Some of the solutions proposed by manufacturers offer a glimpse into a climate-adapted future for fashion. But these solutions will only go so far. Tackling heat stress will require the whole industry coming together to take action.
The model factory
Garment factories weren’t designed with 120-degree heat in mind. Most are simple corrugated or concrete warehouses. Some are shed-style buildings that are open on the sides. Many are packed with humans and heat-generating machines like boilers, steam irons, and dryers, which can push indoor temperatures even higher than those outside. Air conditioning is a rarity.

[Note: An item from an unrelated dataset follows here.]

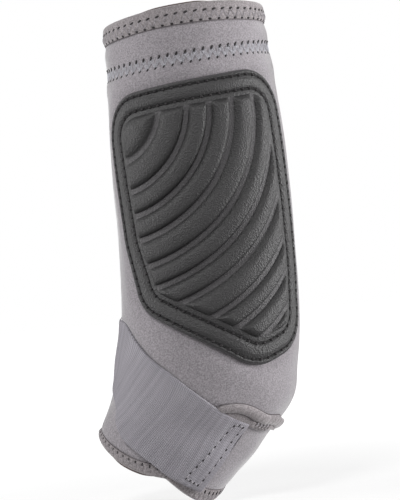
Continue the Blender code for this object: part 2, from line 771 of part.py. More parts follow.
def make_boot():
    """Every piece of the boot, with the moving ones hung on their axes."""
    make_body()
    make_dart()
    make_pad()
    make_sling_strap()
    fold_out = LAYER_GAP + BINDING + BINDING_PUFF + HINGE_CLEARANCE
    foot = leg_point(FRONT_FOLD, mouth(FRONT_FOLD), fold_out)
    top = leg_point(FRONT_FOLD, rim(FRONT_FOLD), fold_out)
    flap_axis = axis_at("flap_axis", foot, top)
    hang(make_flap() + [make_strap_loop()], flap_axis)
    for index in range(len(TAB_NAMES)):
        make_loop_patch(index)
        hang([make_anchor(index)], flap_axis)
        low = tab_height(index) - TAB_WIDTH / 2
        out = TAB_OUT + TAB + HINGE_CLEARANCE
        foot = leg_point(TAB_HINGE_ANGLE, low, out)
        top = Vector((foot.x, foot.y, low + TAB_WIDTH))
        hang(make_tab(index), axis_at(TAB_NAMES[index] + "_tab_axis", foot, top, flap_axis))
    low, high = strap_edges(FRONT_FOLD)
    out = SEAT_GAP + STRAP + HINGE_CLEARANCE
    foot = leg_point(FRONT_FOLD, low, out)
    top = leg_point(FRONT_FOLD, high, out)
    hang(make_strap_end(), axis_at("strap_axis", foot, top, flap_axis))


for leftover in list(bpy.data.objects):
    bpy.data.objects.remove(leftover)
make_boot()
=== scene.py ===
"""Finished looks of a horse's wrap boot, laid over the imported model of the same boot.

Every piece is drawn flat, as its pattern, and laid on the leg with the same sections that
the model was built on. In a pattern the first axis runs round the leg, in metres from the
middle of the inner side towards the back, the second up it and the third out of it.
Angles round the leg are in degrees: 0 is the back, 180 the front fold, 270 the inner side.
"""

import math

import bmesh
import bpy
import numpy as np
from mathutils import Matrix, Vector


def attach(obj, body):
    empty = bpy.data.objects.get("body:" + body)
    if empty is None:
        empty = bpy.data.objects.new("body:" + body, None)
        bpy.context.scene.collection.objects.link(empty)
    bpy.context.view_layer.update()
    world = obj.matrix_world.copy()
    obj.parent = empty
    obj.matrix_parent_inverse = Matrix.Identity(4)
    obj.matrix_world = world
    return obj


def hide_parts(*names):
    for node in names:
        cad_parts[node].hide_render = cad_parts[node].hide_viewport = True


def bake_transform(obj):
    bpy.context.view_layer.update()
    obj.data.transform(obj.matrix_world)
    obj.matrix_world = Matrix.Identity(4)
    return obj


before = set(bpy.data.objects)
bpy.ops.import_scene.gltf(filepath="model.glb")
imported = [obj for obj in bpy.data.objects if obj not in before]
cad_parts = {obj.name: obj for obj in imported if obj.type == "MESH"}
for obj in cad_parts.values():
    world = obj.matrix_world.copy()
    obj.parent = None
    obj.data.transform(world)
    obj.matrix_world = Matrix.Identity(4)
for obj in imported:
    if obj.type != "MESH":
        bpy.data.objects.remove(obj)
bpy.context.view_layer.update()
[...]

Major Hong Kong-based garment manufacturer Epic Group put the comfort of its workforce first in dreaming up its new 33-acre campus, Trimetro, a net-zero model factory in Odisha, India, which employs 10,000 workers and is capable of churning out 20 million garments per year, according to VP of sustainability Vidhura Ralapanawe. It’s capable of operating smoothly in temperatures of 120°F or more. “We are really focusing on conditions of the people inside and outside the factory, and making it central to design,” he says.
To keep the factory cool as outdoor temperatures soar, even in one of the world’s most heat-stressed countries, Trimetro’s buildings and windows are oriented away from direct sunlight, roofs, and walls are wrapped in high-performance insulation that reduces the demand for cooling, and the surrounding grounds are shaded with native plants and trees that reduce outdoor temperatures by nearly 18°F in what Ralapanawe calls “microclimate management”.